What you need to do:
Print each line of the listing once more, precisely as given.

Recorded data:
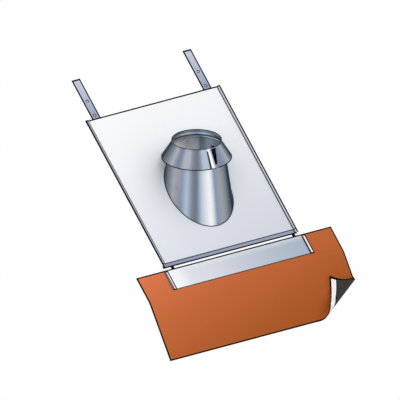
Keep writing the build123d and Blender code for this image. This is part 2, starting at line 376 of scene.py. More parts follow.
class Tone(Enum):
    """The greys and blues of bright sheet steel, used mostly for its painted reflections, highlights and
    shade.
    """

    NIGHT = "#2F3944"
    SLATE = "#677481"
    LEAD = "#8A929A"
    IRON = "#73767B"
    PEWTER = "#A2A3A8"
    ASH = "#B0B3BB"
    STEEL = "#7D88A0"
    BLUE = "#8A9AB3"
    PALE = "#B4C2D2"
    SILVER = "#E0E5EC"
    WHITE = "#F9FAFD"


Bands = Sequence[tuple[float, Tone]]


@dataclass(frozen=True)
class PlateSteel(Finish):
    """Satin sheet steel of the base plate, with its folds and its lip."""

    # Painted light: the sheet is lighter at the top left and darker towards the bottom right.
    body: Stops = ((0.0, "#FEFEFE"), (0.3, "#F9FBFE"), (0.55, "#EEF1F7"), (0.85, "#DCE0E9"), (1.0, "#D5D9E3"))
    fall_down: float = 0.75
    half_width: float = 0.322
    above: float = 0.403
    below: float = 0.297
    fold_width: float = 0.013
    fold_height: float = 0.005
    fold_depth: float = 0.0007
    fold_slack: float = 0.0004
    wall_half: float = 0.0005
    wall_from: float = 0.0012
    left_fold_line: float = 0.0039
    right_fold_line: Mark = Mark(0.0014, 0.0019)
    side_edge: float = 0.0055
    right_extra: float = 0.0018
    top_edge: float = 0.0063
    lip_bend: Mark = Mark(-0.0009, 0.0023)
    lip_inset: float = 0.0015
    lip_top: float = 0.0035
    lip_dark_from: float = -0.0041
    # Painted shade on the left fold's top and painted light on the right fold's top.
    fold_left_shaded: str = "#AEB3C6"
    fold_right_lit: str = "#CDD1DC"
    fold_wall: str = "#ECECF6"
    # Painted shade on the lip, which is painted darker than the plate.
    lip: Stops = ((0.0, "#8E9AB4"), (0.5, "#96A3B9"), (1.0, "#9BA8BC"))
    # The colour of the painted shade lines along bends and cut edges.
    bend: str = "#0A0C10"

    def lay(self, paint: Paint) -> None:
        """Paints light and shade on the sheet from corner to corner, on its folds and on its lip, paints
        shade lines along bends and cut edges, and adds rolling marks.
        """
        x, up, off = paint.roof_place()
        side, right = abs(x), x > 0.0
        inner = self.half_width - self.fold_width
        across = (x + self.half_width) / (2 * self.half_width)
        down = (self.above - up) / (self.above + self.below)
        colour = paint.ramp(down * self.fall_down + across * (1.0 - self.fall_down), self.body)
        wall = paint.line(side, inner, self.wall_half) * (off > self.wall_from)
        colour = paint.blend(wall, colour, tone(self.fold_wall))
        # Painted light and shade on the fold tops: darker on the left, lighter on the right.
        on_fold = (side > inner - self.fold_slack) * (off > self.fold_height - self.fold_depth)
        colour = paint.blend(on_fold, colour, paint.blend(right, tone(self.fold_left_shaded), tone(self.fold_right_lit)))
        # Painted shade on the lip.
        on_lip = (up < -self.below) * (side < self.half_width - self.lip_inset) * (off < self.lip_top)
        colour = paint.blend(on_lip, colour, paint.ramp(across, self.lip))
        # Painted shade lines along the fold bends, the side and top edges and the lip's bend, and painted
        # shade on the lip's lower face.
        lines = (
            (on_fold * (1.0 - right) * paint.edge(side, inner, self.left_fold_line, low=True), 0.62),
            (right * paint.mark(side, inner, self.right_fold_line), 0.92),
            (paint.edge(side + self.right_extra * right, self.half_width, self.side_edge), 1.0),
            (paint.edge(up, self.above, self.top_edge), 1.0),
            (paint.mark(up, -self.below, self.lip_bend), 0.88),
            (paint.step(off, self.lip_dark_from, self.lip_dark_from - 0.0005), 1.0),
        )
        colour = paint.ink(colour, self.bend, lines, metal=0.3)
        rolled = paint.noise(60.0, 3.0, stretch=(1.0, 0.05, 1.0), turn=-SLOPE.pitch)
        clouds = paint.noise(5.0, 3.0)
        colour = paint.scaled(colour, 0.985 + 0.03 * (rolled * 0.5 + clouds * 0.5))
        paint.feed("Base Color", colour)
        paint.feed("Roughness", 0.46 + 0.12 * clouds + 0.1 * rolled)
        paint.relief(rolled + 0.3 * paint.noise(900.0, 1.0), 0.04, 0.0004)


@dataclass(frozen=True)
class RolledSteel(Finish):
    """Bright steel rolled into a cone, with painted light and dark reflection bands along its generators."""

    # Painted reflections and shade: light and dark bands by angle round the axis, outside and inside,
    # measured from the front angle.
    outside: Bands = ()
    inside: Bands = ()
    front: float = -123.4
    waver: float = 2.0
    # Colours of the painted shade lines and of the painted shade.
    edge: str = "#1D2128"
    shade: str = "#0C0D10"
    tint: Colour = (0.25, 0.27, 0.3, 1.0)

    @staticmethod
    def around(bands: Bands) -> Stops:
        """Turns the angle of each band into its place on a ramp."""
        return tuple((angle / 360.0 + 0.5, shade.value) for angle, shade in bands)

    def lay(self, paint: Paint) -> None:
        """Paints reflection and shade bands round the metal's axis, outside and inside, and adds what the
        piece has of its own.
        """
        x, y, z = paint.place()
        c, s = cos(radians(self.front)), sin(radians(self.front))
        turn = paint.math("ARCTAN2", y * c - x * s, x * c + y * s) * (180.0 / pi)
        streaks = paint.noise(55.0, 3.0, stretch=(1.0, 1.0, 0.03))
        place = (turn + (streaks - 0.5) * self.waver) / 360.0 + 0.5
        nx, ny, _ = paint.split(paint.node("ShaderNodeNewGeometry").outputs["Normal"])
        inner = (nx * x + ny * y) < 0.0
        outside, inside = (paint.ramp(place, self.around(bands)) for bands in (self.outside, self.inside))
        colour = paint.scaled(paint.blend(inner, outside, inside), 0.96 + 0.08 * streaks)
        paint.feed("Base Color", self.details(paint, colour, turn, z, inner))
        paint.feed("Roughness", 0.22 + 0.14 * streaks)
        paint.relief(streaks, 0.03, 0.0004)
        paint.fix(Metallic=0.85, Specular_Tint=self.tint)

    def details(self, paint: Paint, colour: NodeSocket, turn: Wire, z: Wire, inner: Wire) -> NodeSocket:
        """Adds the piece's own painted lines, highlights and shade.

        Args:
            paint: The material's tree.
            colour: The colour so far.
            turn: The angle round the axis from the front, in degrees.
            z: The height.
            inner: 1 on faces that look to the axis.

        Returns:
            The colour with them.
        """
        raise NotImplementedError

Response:
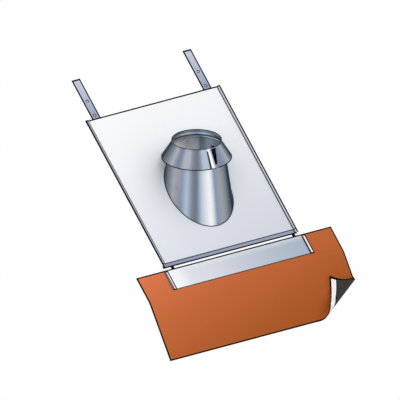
Keep writing the build123d and Blender code for this image. This is part 2, starting at line 376 of scene.py. More parts follow.
class Tone(Enum):
    """The greys and blues of bright sheet steel, used mostly for its painted reflections, highlights and
    shade.
    """

    NIGHT = "#2F3944"
    SLATE = "#677481"
    LEAD = "#8A929A"
    IRON = "#73767B"
    PEWTER = "#A2A3A8"
    ASH = "#B0B3BB"
    STEEL = "#7D88A0"
    BLUE = "#8A9AB3"
    PALE = "#B4C2D2"
    SILVER = "#E0E5EC"
    WHITE = "#F9FAFD"


Bands = Sequence[tuple[float, Tone]]


@dataclass(frozen=True)
class PlateSteel(Finish):
    """Satin sheet steel of the base plate, with its folds and its lip."""

    # Painted light: the sheet is lighter at the top left and darker towards the bottom right.
    body: Stops = ((0.0, "#FEFEFE"), (0.3, "#F9FBFE"), (0.55, "#EEF1F7"), (0.85, "#DCE0E9"), (1.0, "#D5D9E3"))
    fall_down: float = 0.75
    half_width: float = 0.322
    above: float = 0.403
    below: float = 0.297
    fold_width: float = 0.013
    fold_height: float = 0.005
    fold_depth: float = 0.0007
    fold_slack: float = 0.0004
    wall_half: float = 0.0005
    wall_from: float = 0.0012
    left_fold_line: float = 0.0039
    right_fold_line: Mark = Mark(0.0014, 0.0019)
    side_edge: float = 0.0055
    right_extra: float = 0.0018
    top_edge: float = 0.0063
    lip_bend: Mark = Mark(-0.0009, 0.0023)
    lip_inset: float = 0.0015
    lip_top: float = 0.0035
    lip_dark_from: float = -0.0041
    # Painted shade on the left fold's top and painted light on the right fold's top.
    fold_left_shaded: str = "#AEB3C6"
    fold_right_lit: str = "#CDD1DC"
    fold_wall: str = "#ECECF6"
    # Painted shade on the lip, which is painted darker than the plate.
    lip: Stops = ((0.0, "#8E9AB4"), (0.5, "#96A3B9"), (1.0, "#9BA8BC"))
    # The colour of the painted shade lines along bends and cut edges.
    bend: str = "#0A0C10"

    def lay(self, paint: Paint) -> None:
        """Paints light and shade on the sheet from corner to corner, on its folds and on its lip, paints
        shade lines along bends and cut edges, and adds rolling marks.
        """
        x, up, off = paint.roof_place()
        side, right = abs(x), x > 0.0
        inner = self.half_width - self.fold_width
        across = (x + self.half_width) / (2 * self.half_width)
        down = (self.above - up) / (self.above + self.below)
        colour = paint.ramp(down * self.fall_down + across * (1.0 - self.fall_down), self.body)
        wall = paint.line(side, inner, self.wall_half) * (off > self.wall_from)
        colour = paint.blend(wall, colour, tone(self.fold_wall))
        # Painted light and shade on the fold tops: darker on the left, lighter on the right.
        on_fold = (side > inner - self.fold_slack) * (off > self.fold_height - self.fold_depth)
        colour = paint.blend(on_fold, colour, paint.blend(right, tone(self.fold_left_shaded), tone(self.fold_right_lit)))
        # Painted shade on the lip.
        on_lip = (up < -self.below) * (side < self.half_width - self.lip_inset) * (off < self.lip_top)
        colour = paint.blend(on_lip, colour, paint.ramp(across, self.lip))
        # Painted shade lines along the fold bends, the side and top edges and the lip's bend, and painted
        # shade on the lip's lower face.
        lines = (
            (on_fold * (1.0 - right) * paint.edge(side, inner, self.left_fold_line, low=True), 0.62),
            (right * paint.mark(side, inner, self.right_fold_line), 0.92),
            (paint.edge(side + self.right_extra * right, self.half_width, self.side_edge), 1.0),
            (paint.edge(up, self.above, self.top_edge), 1.0),
            (paint.mark(up, -self.below, self.lip_bend), 0.88),
            (paint.step(off, self.lip_dark_from, self.lip_dark_from - 0.0005), 1.0),
        )
        colour = paint.ink(colour, self.bend, lines, metal=0.3)
        rolled = paint.noise(60.0, 3.0, stretch=(1.0, 0.05, 1.0), turn=-SLOPE.pitch)
        clouds = paint.noise(5.0, 3.0)
        colour = paint.scaled(colour, 0.985 + 0.03 * (rolled * 0.5 + clouds * 0.5))
        paint.feed("Base Color", colour)
        paint.feed("Roughness", 0.46 + 0.12 * clouds + 0.1 * rolled)
        paint.relief(rolled + 0.3 * paint.noise(900.0, 1.0), 0.04, 0.0004)


@dataclass(frozen=True)
class RolledSteel(Finish):
    """Bright steel rolled into a cone, with painted light and dark reflection bands along its generators."""

    # Painted reflections and shade: light and dark bands by angle round the axis, outside and inside,
    # measured from the front angle.
    outside: Bands = ()
    inside: Bands = ()
    front: float = -123.4
    waver: float = 2.0
    # Colours of the painted shade lines and of the painted shade.
    edge: str = "#1D2128"
    shade: str = "#0C0D10"
    tint: Colour = (0.25, 0.27, 0.3, 1.0)

    @staticmethod
    def around(bands: Bands) -> Stops:
        """Turns the angle of each band into its place on a ramp."""
        return tuple((angle / 360.0 + 0.5, shade.value) for angle, shade in bands)

    def lay(self, paint: Paint) -> None:
        """Paints reflection and shade bands round the metal's axis, outside and inside, and adds what the
        piece has of its own.
        """
        x, y, z = paint.place()
        c, s = cos(radians(self.front)), sin(radians(self.front))
        turn = paint.math("ARCTAN2", y * c - x * s, x * c + y * s) * (180.0 / pi)
        streaks = paint.noise(55.0, 3.0, stretch=(1.0, 1.0, 0.03))
        place = (turn + (streaks - 0.5) * self.waver) / 360.0 + 0.5
        nx, ny, _ = paint.split(paint.node("ShaderNodeNewGeometry").outputs["Normal"])
        inner = (nx * x + ny * y) < 0.0
        outside, inside = (paint.ramp(place, self.around(bands)) for bands in (self.outside, self.inside))
        colour = paint.scaled(paint.blend(inner, outside, inside), 0.96 + 0.08 * streaks)
        paint.feed("Base Color", self.details(paint, colour, turn, z, inner))
        paint.feed("Roughness", 0.22 + 0.14 * streaks)
        paint.relief(streaks, 0.03, 0.0004)
        paint.fix(Metallic=0.85, Specular_Tint=self.tint)

    def details(self, paint: Paint, colour: NodeSocket, turn: Wire, z: Wire, inner: Wire) -> NodeSocket:
        """Adds the piece's own painted lines, highlights and shade.

        Args:
            paint: The material's tree.
            colour: The colour so far.
            turn: The angle round the axis from the front, in degrees.
            z: The height.
            inner: 1 on faces that look to the axis.

        Returns:
            The colour with them.
        """
        raise NotImplementedError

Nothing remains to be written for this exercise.